> _Given instruction_: Write out the data again in full, exactly as it reads.
— START Supplied information —
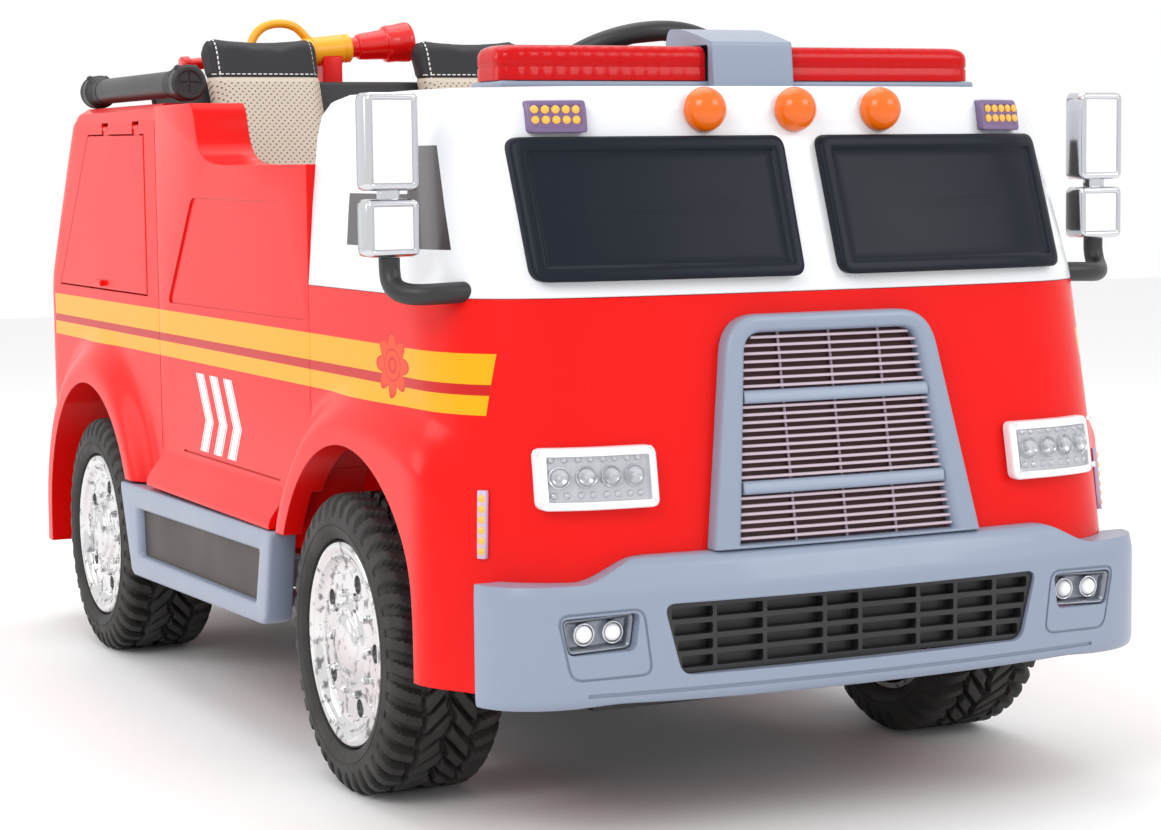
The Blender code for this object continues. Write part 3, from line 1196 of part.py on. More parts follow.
def build_controls(black, red, steel):
    switch = box((SWITCH_AT.x - 0.0100, DASH_Y - 0.011, SWITCH_AT.z - 0.0130),
                 (SWITCH_AT.x + 0.0100, DASH_Y + 0.003, SWITCH_AT.z + 0.0130), 0.0015)
    join(switch, rod(SWITCH_PIN - Vector((0.0142, 0, 0)), SWITCH_PIN + Vector((0.0142, 0, 0)), 0.0016, 10))
    publish(switch, "power_switch", red, SWITCH_PIN)
    lever = rod(LEVER_AT, LEVER_AT + Vector((0, 0.078, 0)), 0.0045, 12)
    join(lever, ball(LEVER_AT + Vector((0, 0.083, 0)), 0.0125, 14))
    join(lever, rod(LEVER_AT - Vector((0.007, 0, 0)), LEVER_AT + Vector((0.007, 0, 0)), 0.0075, 12))
    join(lever, rod(LEVER_AT - Vector((0.012, 0, 0)), LEVER_AT + Vector((0.012, 0, 0)), 0.0030, 12))
    publish(lever, "direction_lever", black, LEVER_AT)
    hinge = PEDAL_AT
    pedal = prism([(hinge.y + 0.004, hinge.z + 0.003), (hinge.y - 0.052, hinge.z + 0.058),
                   (hinge.y - 0.057, hinge.z + 0.053), (hinge.y - 0.001, hinge.z - 0.002)],
                  "X", hinge.x - 0.024, hinge.x + 0.024)
    join(pedal, rod((hinge.x - 0.024, hinge.y, hinge.z), (hinge.x + 0.024, hinge.y, hinge.z), 0.0050, 12))
    join(pedal, rod((hinge.x - 0.029, hinge.y, hinge.z), (hinge.x + 0.029, hinge.y, hinge.z), 0.0030, 12))
    publish(pedal, "accelerator_pedal", black, hinge)


# ---- the whole vehicle --------------------------------------------------------------
def main():
    clear_scene()
    red = paint("red_gloss", (0.78, 0.012, 0.006), 0.18)
    white = paint("white_gloss", (0.86, 0.87, 0.90), 0.22)
    grey = paint("blue_grey", (0.31, 0.36, 0.44), 0.42)
    black = paint("black_plastic", (0.018, 0.018, 0.020), 0.45)
    glass_black = paint("black_gloss", (0.010, 0.011, 0.014), 0.10)
    rubber = paint("tyre_rubber", (0.022, 0.021, 0.020), 0.75)
    chrome = paint("chrome", (0.80, 0.80, 0.80), 0.08, 1.0)
    steel = paint("steel", (0.42, 0.42, 0.43), 0.35, 1.0)
    clear = paint("clear_lens", (0.80, 0.82, 0.85), 0.10)
    amber = paint("amber_lens", (0.95, 0.33, 0.02), 0.18)
    red_lens = paint("red_lens", (0.62, 0.006, 0.010), 0.12)
    yellow = paint("yellow_plastic", (0.93, 0.52, 0.02), 0.35)
    leather = paint("beige_leatherette", (0.70, 0.63, 0.55), 0.60)
    dark_leather = paint("black_leatherette", (0.03, 0.03, 0.035), 0.50)

    build_cab_lower(red)
    build_cab_upper(white)
    build_middle_body(red)
    build_rear_body(red)
    build_windscreens(glass_black)
    build_radiator_grille(grey)
    build_headlamps(clear)
    build_markers(amber)
    build_dome_lamps(amber)
    build_bumper(grey)
    build_bumper_grille(black)
    build_fog_lamps(clear)
    build_light_bar(grey, red_lens, grey)
    build_mirrors(black, chrome)
    build_side_steps(grey)
    build_hatches(red)
    build_hose_tube(black)
    build_water_gun(red, yellow)
    build_seats(leather, dark_leather)
    for place, axle_y in (("front", FRONT_AXLE_Y), ("rear", REAR_AXLE_Y)):
        for word, side in (("right", -1), ("left", 1)):
            build_tyre(f"tyre_{place}_{word}", side, axle_y, rubber)
            build_wheel(f"wheel_{place}_{word}", side, axle_y, chrome)
    build_chassis(black)
    build_rear_axle(steel)
    build_gearboxes(black)
    build_battery(black)
    build_knuckles(steel)
    build_steering(steel, steel, black, red)
    build_dashboard(black)
    build_controls(black, red, steel)


main()
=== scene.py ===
"""The looks of the two-seat ride-on fire truck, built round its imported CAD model."""

import math

import bmesh
import bpy
from mathutils import Matrix, Vector


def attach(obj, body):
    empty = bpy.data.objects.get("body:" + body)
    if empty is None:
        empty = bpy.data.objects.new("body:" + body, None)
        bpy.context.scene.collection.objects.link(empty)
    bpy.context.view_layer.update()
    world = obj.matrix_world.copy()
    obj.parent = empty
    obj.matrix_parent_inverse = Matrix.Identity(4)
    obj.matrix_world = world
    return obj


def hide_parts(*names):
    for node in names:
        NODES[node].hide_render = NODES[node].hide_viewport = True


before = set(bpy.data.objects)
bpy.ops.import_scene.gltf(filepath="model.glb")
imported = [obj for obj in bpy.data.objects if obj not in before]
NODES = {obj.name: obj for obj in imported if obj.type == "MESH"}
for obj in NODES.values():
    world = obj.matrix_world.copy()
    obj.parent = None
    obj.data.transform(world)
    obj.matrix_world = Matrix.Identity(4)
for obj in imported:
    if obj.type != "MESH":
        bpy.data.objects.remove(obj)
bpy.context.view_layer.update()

# ---- dimensions of the body, as in the CAD ------------------------------------------
WALL = 0.006
HALF_W = 0.308
FLARE = 0.019
CAB_SEAM_Y = -0.2535
REAR_SEAM_Y = 0.212
BELT_Z = 0.436
CAB_TOP_Z = 0.603
DOOR_SILL_Z = 0.543
DECK_Z = 0.608
SIDE_FOOT_Z = 0.209
CABIN_X = 0.252
CORNER_R = 0.112
ARCH_Z = 0.1305
FRONT_ARCH_Y, FRONT_ARCH_R = -0.38, 0.1745
FRONT_FOOT_Y = -0.537
REAR_ARCH_Y, REAR_ARCH_R = 0.445, 0.17
FRONT_WELL_Y, FRONT_WELL_R = -0.375, 0.1855
WELL_X = 0.176
BENCH_Z = 0.315
FLOOR_Z = 0.168
TYRE_R, TYRE_HALF = 0.1305, 0.0535
RIM_R = 0.0905
WHEEL_X = 0.272
SEAT_X = 0.127
SEAT_SLOPE = 0.45
SEAT_Y, SEAT_Z = 0.366, 0.642  # a point on the face of the backrests
BLACK_FROM_Z = 0.6405  # the backrests are black above this
SIDE_SEAM_X = 0.059  # from the middle of a backrest to its side seams
STITCH = 0.0062  # length of one stitch and its gap
SIDE_FROM_X = 0.262  # printed marks on the sides stay outside this
WINDOW_FOOT_Z, WINDOW_TOP_Z = 0.474, 0.557  # printed quarter windows
TAIL_R = 0.045  # rear corners of the body
BUMPER_X = 0.309  # half width of the bumper
FOG_Y = -0.66  # face of the fog lamps' pockets
HOLE_CIRCLE_R = 0.0565  # circle of the five holes in a wheel
COLUMN_HEAD = Vector((0.127, -0.015, 0.606))  # middle of the steering wheel
LAMP_Z = 0.5835
SIDES = (("right", -1), ("left", 1))
HUBS = {
    "front_right": (-WHEEL_X, -0.359),
    "front_left": (WHEEL_X, -0.359),
    "rear_right": (-WHEEL_X, 0.424),
    "rear_left": (WHEEL_X, 0.424),
}


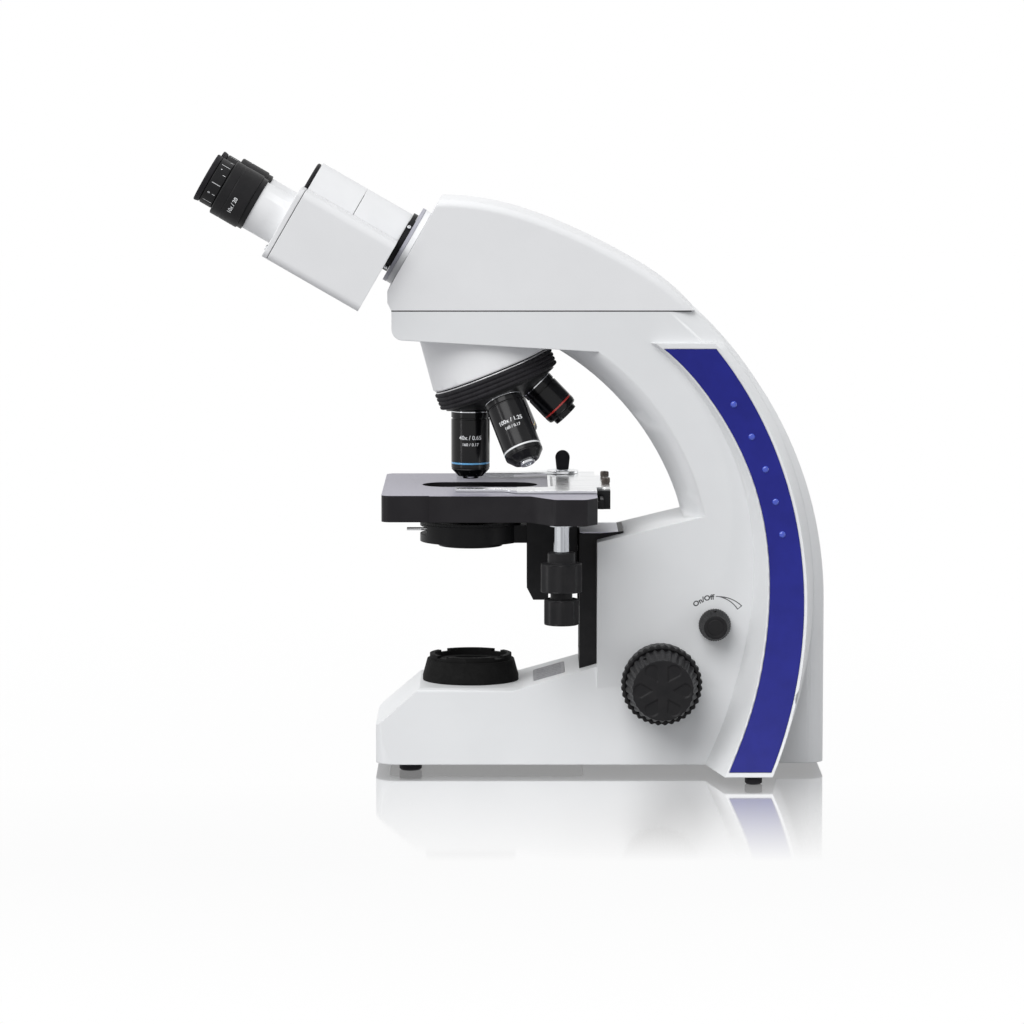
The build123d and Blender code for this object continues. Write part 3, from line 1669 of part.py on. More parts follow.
— END Supplied information —
> _The solution_:
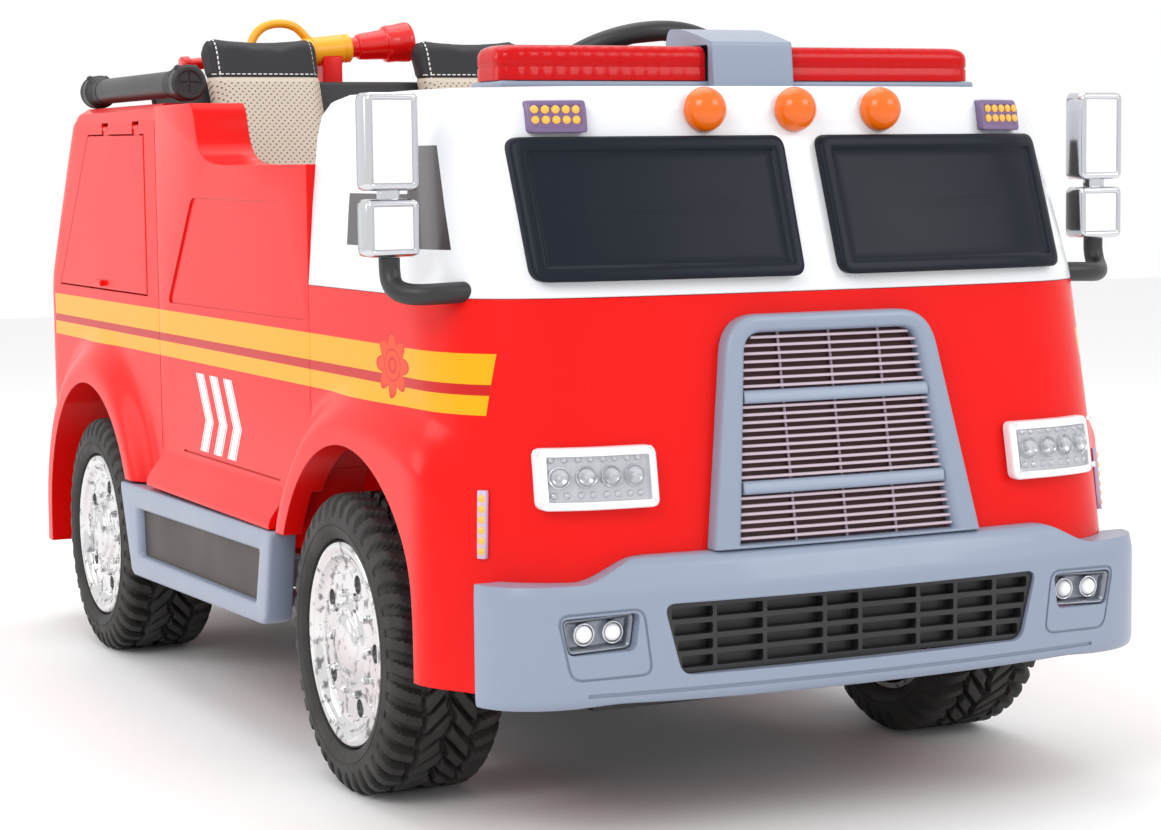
The Blender code for this object continues. Write part 3, from line 1196 of part.py on. More parts follow.
def build_controls(black, red, steel):
    switch = box((SWITCH_AT.x - 0.0100, DASH_Y - 0.011, SWITCH_AT.z - 0.0130),
                 (SWITCH_AT.x + 0.0100, DASH_Y + 0.003, SWITCH_AT.z + 0.0130), 0.0015)
    join(switch, rod(SWITCH_PIN - Vector((0.0142, 0, 0)), SWITCH_PIN + Vector((0.0142, 0, 0)), 0.0016, 10))
    publish(switch, "power_switch", red, SWITCH_PIN)
    lever = rod(LEVER_AT, LEVER_AT + Vector((0, 0.078, 0)), 0.0045, 12)
    join(lever, ball(LEVER_AT + Vector((0, 0.083, 0)), 0.0125, 14))
    join(lever, rod(LEVER_AT - Vector((0.007, 0, 0)), LEVER_AT + Vector((0.007, 0, 0)), 0.0075, 12))
    join(lever, rod(LEVER_AT - Vector((0.012, 0, 0)), LEVER_AT + Vector((0.012, 0, 0)), 0.0030, 12))
    publish(lever, "direction_lever", black, LEVER_AT)
    hinge = PEDAL_AT
    pedal = prism([(hinge.y + 0.004, hinge.z + 0.003), (hinge.y - 0.052, hinge.z + 0.058),
                   (hinge.y - 0.057, hinge.z + 0.053), (hinge.y - 0.001, hinge.z - 0.002)],
                  "X", hinge.x - 0.024, hinge.x + 0.024)
    join(pedal, rod((hinge.x - 0.024, hinge.y, hinge.z), (hinge.x + 0.024, hinge.y, hinge.z), 0.0050, 12))
    join(pedal, rod((hinge.x - 0.029, hinge.y, hinge.z), (hinge.x + 0.029, hinge.y, hinge.z), 0.0030, 12))
    publish(pedal, "accelerator_pedal", black, hinge)


# ---- the whole vehicle --------------------------------------------------------------
def main():
    clear_scene()
    red = paint("red_gloss", (0.78, 0.012, 0.006), 0.18)
    white = paint("white_gloss", (0.86, 0.87, 0.90), 0.22)
    grey = paint("blue_grey", (0.31, 0.36, 0.44), 0.42)
    black = paint("black_plastic", (0.018, 0.018, 0.020), 0.45)
    glass_black = paint("black_gloss", (0.010, 0.011, 0.014), 0.10)
    rubber = paint("tyre_rubber", (0.022, 0.021, 0.020), 0.75)
    chrome = paint("chrome", (0.80, 0.80, 0.80), 0.08, 1.0)
    steel = paint("steel", (0.42, 0.42, 0.43), 0.35, 1.0)
    clear = paint("clear_lens", (0.80, 0.82, 0.85), 0.10)
    amber = paint("amber_lens", (0.95, 0.33, 0.02), 0.18)
    red_lens = paint("red_lens", (0.62, 0.006, 0.010), 0.12)
    yellow = paint("yellow_plastic", (0.93, 0.52, 0.02), 0.35)
    leather = paint("beige_leatherette", (0.70, 0.63, 0.55), 0.60)
    dark_leather = paint("black_leatherette", (0.03, 0.03, 0.035), 0.50)

    build_cab_lower(red)
    build_cab_upper(white)
    build_middle_body(red)
    build_rear_body(red)
    build_windscreens(glass_black)
    build_radiator_grille(grey)
    build_headlamps(clear)
    build_markers(amber)
    build_dome_lamps(amber)
    build_bumper(grey)
    build_bumper_grille(black)
    build_fog_lamps(clear)
    build_light_bar(grey, red_lens, grey)
    build_mirrors(black, chrome)
    build_side_steps(grey)
    build_hatches(red)
    build_hose_tube(black)
    build_water_gun(red, yellow)
    build_seats(leather, dark_leather)
    for place, axle_y in (("front", FRONT_AXLE_Y), ("rear", REAR_AXLE_Y)):
        for word, side in (("right", -1), ("left", 1)):
            build_tyre(f"tyre_{place}_{word}", side, axle_y, rubber)
            build_wheel(f"wheel_{place}_{word}", side, axle_y, chrome)
    build_chassis(black)
    build_rear_axle(steel)
    build_gearboxes(black)
    build_battery(black)
    build_knuckles(steel)
    build_steering(steel, steel, black, red)
    build_dashboard(black)
    build_controls(black, red, steel)


main()
=== scene.py ===
"""The looks of the two-seat ride-on fire truck, built round its imported CAD model."""

import math

import bmesh
import bpy
from mathutils import Matrix, Vector


def attach(obj, body):
    empty = bpy.data.objects.get("body:" + body)
    if empty is None:
        empty = bpy.data.objects.new("body:" + body, None)
        bpy.context.scene.collection.objects.link(empty)
    bpy.context.view_layer.update()
    world = obj.matrix_world.copy()
    obj.parent = empty
    obj.matrix_parent_inverse = Matrix.Identity(4)
    obj.matrix_world = world
    return obj


def hide_parts(*names):
    for node in names:
        NODES[node].hide_render = NODES[node].hide_viewport = True


before = set(bpy.data.objects)
bpy.ops.import_scene.gltf(filepath="model.glb")
imported = [obj for obj in bpy.data.objects if obj not in before]
NODES = {obj.name: obj for obj in imported if obj.type == "MESH"}
for obj in NODES.values():
    world = obj.matrix_world.copy()
    obj.parent = None
    obj.data.transform(world)
    obj.matrix_world = Matrix.Identity(4)
for obj in imported:
    if obj.type != "MESH":
        bpy.data.objects.remove(obj)
bpy.context.view_layer.update()

# ---- dimensions of the body, as in the CAD ------------------------------------------
WALL = 0.006
HALF_W = 0.308
FLARE = 0.019
CAB_SEAM_Y = -0.2535
REAR_SEAM_Y = 0.212
BELT_Z = 0.436
CAB_TOP_Z = 0.603
DOOR_SILL_Z = 0.543
DECK_Z = 0.608
SIDE_FOOT_Z = 0.209
CABIN_X = 0.252
CORNER_R = 0.112
ARCH_Z = 0.1305
FRONT_ARCH_Y, FRONT_ARCH_R = -0.38, 0.1745
FRONT_FOOT_Y = -0.537
REAR_ARCH_Y, REAR_ARCH_R = 0.445, 0.17
FRONT_WELL_Y, FRONT_WELL_R = -0.375, 0.1855
WELL_X = 0.176
BENCH_Z = 0.315
FLOOR_Z = 0.168
TYRE_R, TYRE_HALF = 0.1305, 0.0535
RIM_R = 0.0905
WHEEL_X = 0.272
SEAT_X = 0.127
SEAT_SLOPE = 0.45
SEAT_Y, SEAT_Z = 0.366, 0.642  # a point on the face of the backrests
BLACK_FROM_Z = 0.6405  # the backrests are black above this
SIDE_SEAM_X = 0.059  # from the middle of a backrest to its side seams
STITCH = 0.0062  # length of one stitch and its gap
SIDE_FROM_X = 0.262  # printed marks on the sides stay outside this
WINDOW_FOOT_Z, WINDOW_TOP_Z = 0.474, 0.557  # printed quarter windows
TAIL_R = 0.045  # rear corners of the body
BUMPER_X = 0.309  # half width of the bumper
FOG_Y = -0.66  # face of the fog lamps' pockets
HOLE_CIRCLE_R = 0.0565  # circle of the five holes in a wheel
COLUMN_HEAD = Vector((0.127, -0.015, 0.606))  # middle of the steering wheel
LAMP_Z = 0.5835
SIDES = (("right", -1), ("left", 1))
HUBS = {
    "front_right": (-WHEEL_X, -0.359),
    "front_left": (WHEEL_X, -0.359),
    "rear_right": (-WHEEL_X, 0.424),
    "rear_left": (WHEEL_X, 0.424),
}


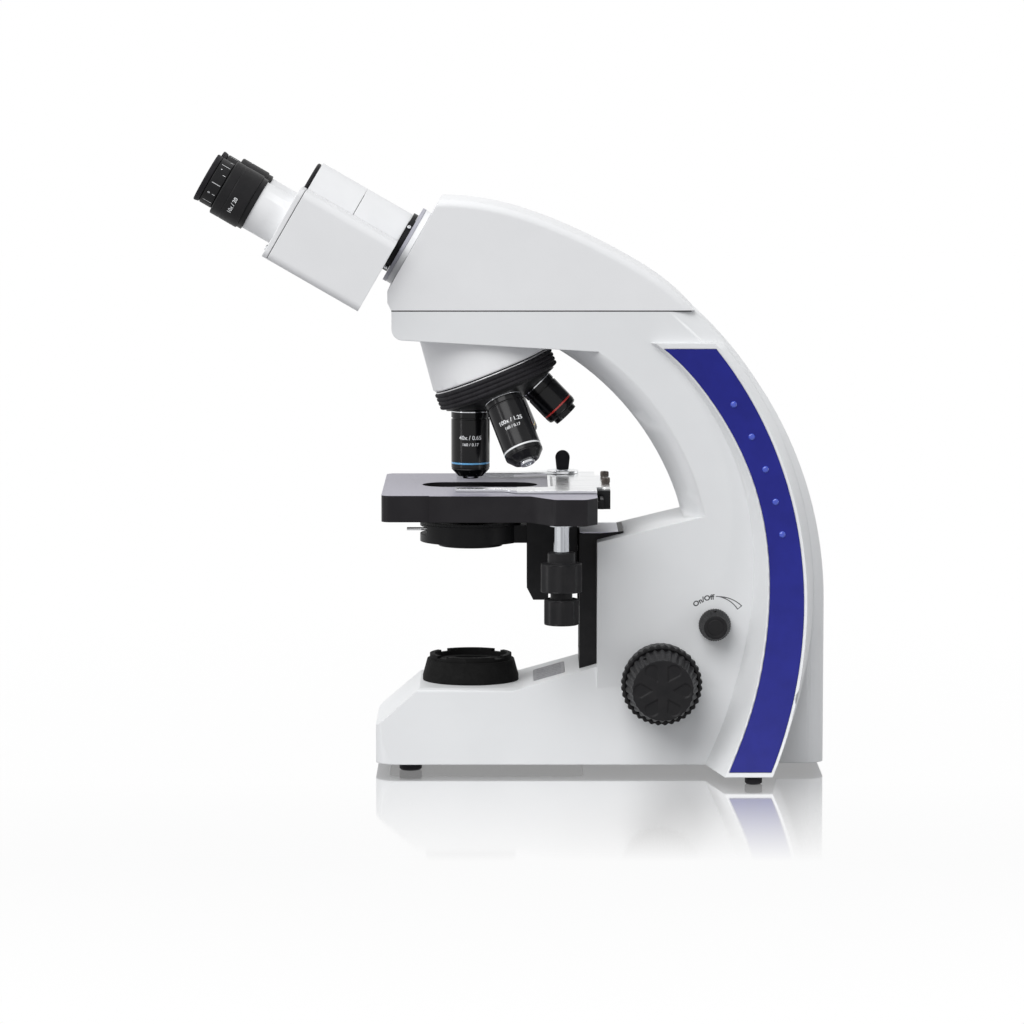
The build123d and Blender code for this object continues. Write part 3, from line 1669 of part.py on. More parts follow.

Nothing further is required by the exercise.